BİROL BİÇER / AKTÜEL
İçeriden ve dışarıdan en çalkantılı bir döneme denk gelmesine rağmen imparatorluğu 33 yıl boyunca ayakta tuttuğu gibi saltanatını da korumasını bildi. Ancak bu başarısının sırrı hep siyasi manevralarıyla, teşkilatçılığıyla açıklandı. Oysa onun bu gücü elinde tutacak ve işlevsel kılacak konumu sağlamasında gözlerden kaçan başka bir yönü daha vardı. Güçlü ve etkili bir padişah olması için sadece tahta oturması yeterli değildi. Hem makamının hem de şahsının finansal açıdan da güçlü olması gerekiyordu. Bu noktada ise devreye Sultan Abdülhamit'in siyasi kurnazlığının yanı sıra yatırımcılığı ve finansçılığı devreye girdi.
II. Abdülhamit imparatorluğu satranç masasında ayakta tutmaya çalışırken, bir yandan da yatırımcılığını kullanarak hem şahsi servetini artırdı hem de böylelikle iktidarını sağlamlaştırıp işlevselleştirdi. Onu hep bir dönemin Ulu Hakan'ı olarak bildik ancak Musul Petrollerinden, İmparatorluğun dört bir yanına varan yüzlerce çiftliğiyle, maden imtiyazlarından, Avrupa borsalarında kazandıklarına kadar Sultan II. Abdülhamit aynı zamanda çok başarılı bir yatırımcı, kurnaz bir finansçı ve kurt bir gayrimenkulcü olmasıyla da ayrıcalıklı bir yere sahip.

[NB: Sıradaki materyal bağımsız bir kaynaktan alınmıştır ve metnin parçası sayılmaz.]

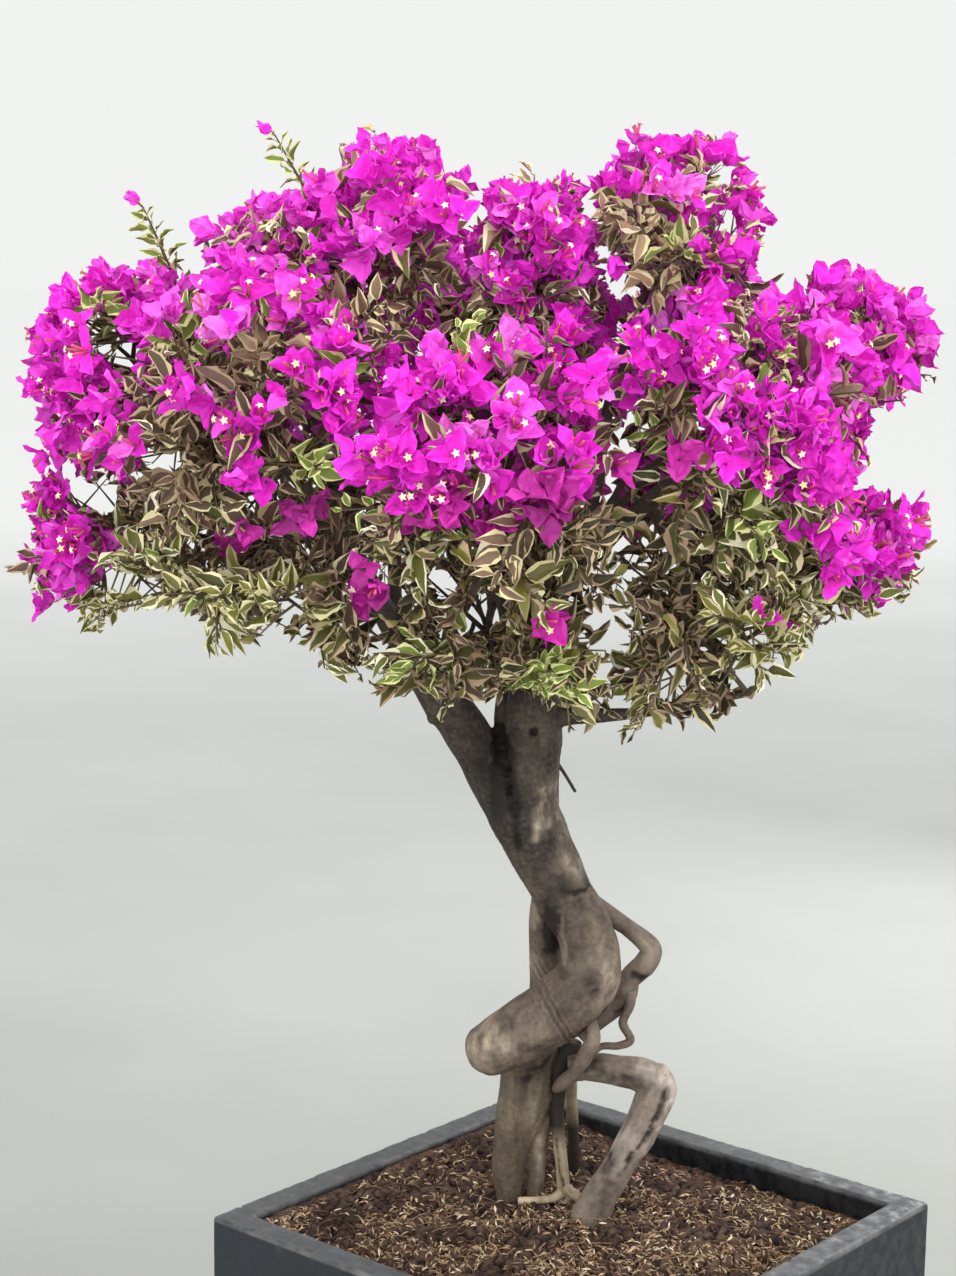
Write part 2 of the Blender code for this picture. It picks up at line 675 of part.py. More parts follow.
def spread_tips(name, space, limbs, rng):
    """Tips spread evenly through the outer part of a mass, each as far as can be from the rest."""
    centre, reach = space.centre, space.reach
    out = unit(centre - HEART)
    pool = []
    while len(pool) < TIP_POOL:
        way = unit(rng.normal(size=3))
        depth = rng.uniform(*TIP_DEPTHS)
        place = centre + way * reach * depth
        if np.dot(way, out) < TIP_INWARD or not space.holds(place, pad=TWIG_PAD):
            continue
        if any(np.linalg.norm(place - np.array(c)) < r for c, r in POCKETS):
            continue
        if nearest_on_limbs(place[None], limbs) < TIP_CLEAR:
            continue
        pool.append(place)
    pool = np.array(pool)
    chosen = [np.argmax((pool - centre) @ out)]
    gaps = np.linalg.norm(pool - pool[chosen[0]], axis=1)
    for lead in LEADERS.get(name, []):
        gaps = np.minimum(gaps, np.linalg.norm(pool - np.array(lead), axis=1))
    while len(chosen) < TIPS:
        chosen.append(np.argmax(gaps))
        gaps = np.minimum(gaps, np.linalg.norm(pool - pool[chosen[-1]], axis=1))
    return [(pool[i], False) for i in chosen]


def branch(start, tips, twigs):
    """One twig runs from a start to the farthest tip; each half of the rest springs from it."""
    ahead = max(range(len(tips)), key=lambda i: np.linalg.norm(tips[i][0] - start))
    tip = tips[ahead]
    twigs.append((start, tip[0], len(tips), tip))
    rest = tips[:ahead] + tips[ahead + 1 :]
    if not rest:
        return
    places = np.array([other[0] for other in rest])
    spread = places - places.mean(axis=0)
    axis = np.linalg.svd(spread)[2][0] if len(rest) > 1 else UP
    order = np.argsort(spread @ axis)
    halves = [order[: (len(rest) + 1) // 2], order[(len(rest) + 1) // 2 :]]
    for share, half in zip(FORK_PLACES, halves):
        if len(half):
            branch(start + share * (tip[0] - start), [rest[i] for i in half], twigs)


def blade(base, along, face, length, width):
    """Six points and eight faces: a pointed blade folded up at both edges along its midrib."""
    beside = np.cross(face, along)
    middle = base + along * length * BLADE_WIDEST
    verts = [
        base,
        middle + beside * width / 2 + face * BLADE_FOLD,
        base + along * length,
        middle - beside * width / 2 + face * BLADE_FOLD,
        middle + face * BLADE_THICK / 2,
        middle - face * BLADE_THICK / 2,
    ]
    faces = []
    for i in range(4):
        j = (i + 1) % 4
        faces += [(i, j, 4), (j, i, 5)]
    return np.array(verts), faces


def blossom(tip, along, across, length):
    """Three pointed bracts round a twig's tip, cupped forward, as one solid of twelve faces."""
    beside = np.cross(along, across)
    verts = []
    for i in range(6):
        turn = i * np.pi / 3
        way = np.cos(turn) * across + np.sin(turn) * beside
        if i % 2 == 0:
            verts.append(tip + length * (np.cos(BRACT_CUP) * way + np.sin(BRACT_CUP) * along))
        else:
            verts.append(tip + BRACT_WAIST * length * (way + BRACT_WAIST_LIFT * along))
    verts.append(tip + along * BLOSSOM_EYE)
    verts.append(tip - along * BLOSSOM_SINK)
    faces = []
    for i in range(6):
        j = (i + 1) % 6
        faces += [(i, j, 6), (j, i, 7)]
    return np.array(verts), faces


def perpendicular(run):
    return unit(np.cross(run, UP if abs(run[2]) < 0.9 else np.array([1.0, 0.0, 0.0])))


def samples(verts):
    """A blade's own points and points half way between each pair of them."""
    pairs = [(a + b) / 2 for i, a in enumerate(verts) for b in verts[i + 1 :]]
    return np.vstack([verts, pairs])


def has_room(verts, space, free, limbs, twigs, taken):
    """Whether a blade stays in its space, off the limbs and twigs and away from other blades."""
    points = samples(verts)
    if not space.holds(points, free):
        return False
    if nearest_on_limbs(points, limbs) < LIMB_MARGIN:
        return False
    if len(twigs[0]) and nearest_on_limbs(points[1:], twigs) < TWIG_MARGIN:
        return False
    for others in taken:
        if np.linalg.norm(points[:, None] - others[None], axis=2).min() < BLADE_SPACING:
            return False
    taken.append(points)
    return True


def shoot_blades(start, end, tip, room, rng, bloom):
    """The blades along a shoot and the blossom or blade at its tip."""
    pieces = []
    run = unit(end - start)
    span = np.linalg.norm(end - start)
    size = LEADER_SIZE if tip[1] else 1.0
    first = rng.uniform(0, 2 * np.pi)
    across = perpendicular(run)
    beside = np.cross(run, across)
    out = end - HEART
    light = unit(LIGHT_OUT * unit(out) + LIGHT_SIDE * unit(out * [1, 1, 0]) + LIGHT_UP * UP)

    def place_first(choices):
        """Keeps the first of several ways to set a blade that has room."""
        for verts, faces in choices:
            if has_room(verts, *room):
                pieces.append((verts, faces))
                return

    def tip_piece(lean):
        """A blossom that faces outward, or a blade that carries the shoot on."""
        along = unit(run + lean)
        if blooming:
            turn = first + 7 * np.linalg.norm(lean)
            way = np.cos(turn) * across + np.sin(turn) * beside
            along = unit(along + TIP_LIGHT * light)
            return blossom(end, along, unit(way - along * np.dot(way, along)), BRACT_LENGTH)
        face = unit(light - along * np.dot(light, along))
        base = end - run * BLADE_SINK
        return blade(base, along, face, BLADE_LENGTH * size, BLADE_WIDTH * size)

    def side_piece(number, share, attempt):
        """A blade that leaves the shoot at its own turn and faces the light."""
        turn = first + number * TURN_STEP + attempt * TURN_RETRY
        way = np.cos(turn) * across + np.sin(turn) * beside
        along = unit(np.cos(BLADE_OPEN) * run + np.sin(BLADE_OPEN) * way)
        face = light + BLADE_WOBBLE * wobble
        face = unit(face - along * np.dot(face, along))
        base = start + (end - start) * share
        return blade(base, along, face, length, length * BLADE_WIDTH / BLADE_LENGTH)

    blooming = rng.random() < bloom and not tip[1]
    leans = [np.zeros(3)]
    leans += [side * TIP_LEAN * way for way in (across, beside) for side in (1, -1)]
    place_first(tip_piece(lean) for lean in leans)
    for number, share in enumerate(BLADE_PLACES):
        length = BLADE_LENGTH * size * rng.uniform(*BLADE_SIZES)
        wobble = rng.normal(size=3)
        if span * (1 - share) < BARE_RUN:
            place_first(side_piece(number, share, attempt) for attempt in range(BLADE_TRIES))
    return pieces


def twig_line(start, end, radius):
    """A twig's two stations, its foot sunk into what it springs from."""
    heading = unit(end - start)
    foot = start - heading * radius * TWIG_SINK
    tip = end + heading * radius * TWIG_OVERRUN
    return np.array([[*foot, radius], [*tip, TWIG_RADIUS * TWIG_TAPER]])


def mass(number, name, bough):
    """Twigs that branch from one stem to the tips of a mass, with blades and blossom fused on."""
    rng = np.random.default_rng(SEED + number)
    space = Space(name)
    limbs = limb_segments(skip_tip_of=bough)
    bloom = MASSES[name][2]
    line = LIMB_LINES[bough]
    run = unit(line[-1, :3] - line[-2, :3])
    foot = line[-1, :3] + run * GAP
    tips = spread_tips(name, space, limbs, rng)
    for lead in LEADERS.get(name, []):
        lead = np.array(lead)
        back = unit(lead - space.centre) * BLADE_LENGTH * LEADER_SIZE
        if space.holds([lead, lead - back], free=True, pad=TWIG_PAD):
            tips.append((lead - back, True))
    first = foot + run * STEM_RUN
    twigs = []
    branch(first, tips, twigs)
    bough_radius = line[-1, 3]
    fork = first + run * STEM_SINK
    stem_line = [[*foot, bough_radius * STEM_SHARE], [*fork, bough_radius * STEM_TAPER]]
    stem = tube(name, np.array(stem_line), STEM_SIDES)
    pieces, kept = [], []
    for start, end, fed, tip in twigs:
        radius = min(TWIG_RADIUS * fed**TWIG_SWELL, bough_radius * FORK_SHARE)
        points = start + np.outer(np.linspace(0.1, 1, 8), end - start)
        if fed < MAIN_FEEDS and nearest_on_limbs(points, limbs) < radius + TWIG_MARGIN:
            continue
        kept.append((start, end, radius, tip))
        pieces.append(tube("twig", twig_line(start, end, radius), TWIG_SIDES))
    taken = []
    for start, end, radius, tip in kept:
        others = [twig for twig in kept if twig[1] is not end]
        near = [np.array([twig[k] for twig in others]) for k in range(3)]
        room = (space, tip[1], limbs, near, taken)
        for verts, faces in shoot_blades(start, end, tip, room, rng, bloom):
            pieces.append(solid("blade", verts, faces))
    boolean(stem, pieces, "UNION", "MANIFOLD")
    return stem


# ---------------------------------------------------------------- the whole plant
def main():
    clear_scene()
    cement = finish_named("cement", (0.10, 0.11, 0.125), 0.85)
    mulch = finish_named("mulch", (0.075, 0.045, 0.030), 0.95)
    bark = finish_named("bark", (0.26, 0.215, 0.175), 0.88)
    bract = finish_named("bracts", (0.62, 0.02, 0.50), 0.60)
    leaf = finish_named("leaves", (0.24, 0.25, 0.11), 0.60)

    turned = bpy.data.objects.new("plant_frame", None)
    turned.rotation_euler = (0.0, 0.0, PLANT_TURN)
    bpy.context.scene.collection.objects.link(turned)

    pot = planter()
    pot.data.materials.append(cement)
    fill = soil()
    fill.data.materials.append(mulch)

    wood = [trunk(), *roots(), *boughs()]
    for thing in wood:
        thing.data.materials.append(bark)
        thing.parent = turned
    carried = {entry[2]: name for name, entry in BOUGHS.items()}
    for number, name in enumerate(MASSES):
        thing = mass(number, name, carried[name])
        thing.data.materials.append(bract if MASSES[name][2] > 0.55 else leaf)
        thing.parent = turned


main()
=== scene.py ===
"""The dressed bougainvillea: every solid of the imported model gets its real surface.

The plant is set out in its own frame, turned about Z from the planter's: u to its right,
w to its back, z up. Lengths are in metres, or in millimetres in the tables of limbs, marks
and patches.
"""

import bpy
import numpy as np
from mathutils import Matrix, Vector


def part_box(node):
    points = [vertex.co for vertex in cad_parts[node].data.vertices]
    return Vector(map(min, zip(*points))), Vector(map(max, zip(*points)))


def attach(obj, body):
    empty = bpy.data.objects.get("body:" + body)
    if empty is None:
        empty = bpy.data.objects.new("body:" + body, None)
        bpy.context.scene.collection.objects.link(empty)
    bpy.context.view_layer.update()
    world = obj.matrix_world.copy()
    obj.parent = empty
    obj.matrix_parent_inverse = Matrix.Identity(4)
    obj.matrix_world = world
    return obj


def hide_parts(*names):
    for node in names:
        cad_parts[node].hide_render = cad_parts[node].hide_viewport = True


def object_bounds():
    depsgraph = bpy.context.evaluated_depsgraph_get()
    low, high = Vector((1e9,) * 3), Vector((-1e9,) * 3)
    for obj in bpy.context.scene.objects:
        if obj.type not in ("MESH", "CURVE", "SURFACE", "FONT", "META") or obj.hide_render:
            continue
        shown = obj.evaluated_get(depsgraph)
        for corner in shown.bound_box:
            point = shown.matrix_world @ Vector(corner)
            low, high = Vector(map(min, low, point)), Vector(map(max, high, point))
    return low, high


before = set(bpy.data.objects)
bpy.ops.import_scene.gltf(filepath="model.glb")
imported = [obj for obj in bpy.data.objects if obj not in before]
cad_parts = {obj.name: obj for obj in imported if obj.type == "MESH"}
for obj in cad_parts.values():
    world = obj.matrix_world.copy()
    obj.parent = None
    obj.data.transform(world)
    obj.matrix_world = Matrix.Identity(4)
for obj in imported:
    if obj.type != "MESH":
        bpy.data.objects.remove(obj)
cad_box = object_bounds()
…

Okuyanus Yayınları'nın ilk basımından on yıllar sonra yeniden yayımladığı Vasfi Şensözen'e ait "Osmanoğulları'nın Varlıkları ve II. Abdülhamid'in Emlaki" kitabı sultanın mal-mülk edinimi ve servet birikimi yapmasına karşı son derece eleştirel yaklaşan bir kitap olsa da yine de II. Abdülhamit'in devlet idareciliği ve stratejistliğinin gölgesinde kalan akıl almaz yatırımcılığını da ister istemez gözler önüne seriyor.
Emlak zengini padişah
Cumhuriyetin ilk dönemlerinde CHP'den milletvekilliği ve Maliye Bakanlığı'nda hukuk müşavirliği de yapan bir avukat olan Vasfi Şensözen, bu dönemde Osmanlı Hanedanı ve varislerinin malvarlıkları ile ilgili konularla birinci elden ilgili olduğu için her ne kadar oldukça taraflı olsa da II. Abdülhamit'in serveti konusunda önemli bir kaynak. Şensözen'e göre sultanın siyasi şahsiyeti, zekası, ve kabiliyeti üzerinde çok duruldu ancak onun emlak edinme ve özel gelir sağlamadaki aşırı gayreti hep gölgede kaldı. Maliye Bakanlığı'nda 20 yıla yakın süre müşavir olarak çalıştığı dönemde padişah mallarının hazineye intikali ve mirasçıların hakları konularıyla ve özellikle II. Abdülhamit'in mal varlığıyla ilgili meselelerle doğrudan ilgilenmek durumunda kaldı.
Makamına ve şahsına gelir sağlama çabaları ve emlak edinme hususundaki kayda değer gayreti sebebiyle Şensözen'e göre Sultan II. Abdülhamit kendisinden önceki padişahlardan çok farklı bir kişilik olarak tarihe geçti.
Ona göre Abdülhamit'e kadarki padişahlar şahısları ve makamları adına mülk edinme konusunda oldukça mütevazi davrandılar ancak bu durum Abdülhamit'le beraber tamamen tersine döndü. Yavuz Sultan Selim'den beri halifelik makamını elde bulunduran Osmanlı padişahları kendilerini peygamber vekili olarak gördüklerinden ve İslamiyet'in ilk halifelerinin kendi üzerlerinde mal bulundurmama törelerine uyarak mal sahibi olmakla olmamak arasında idareli ve ortalama bir tutum takındılar. Genellikle şehzadelikleri sırasında şahsi mal mülk edinir ancak tahta çıktıklarında böyle bir gayeden uzak kalırlar. Ancak Sultan II. Abdülhamit'le beraber padişahların bu genel tutumu da kökünden değişir.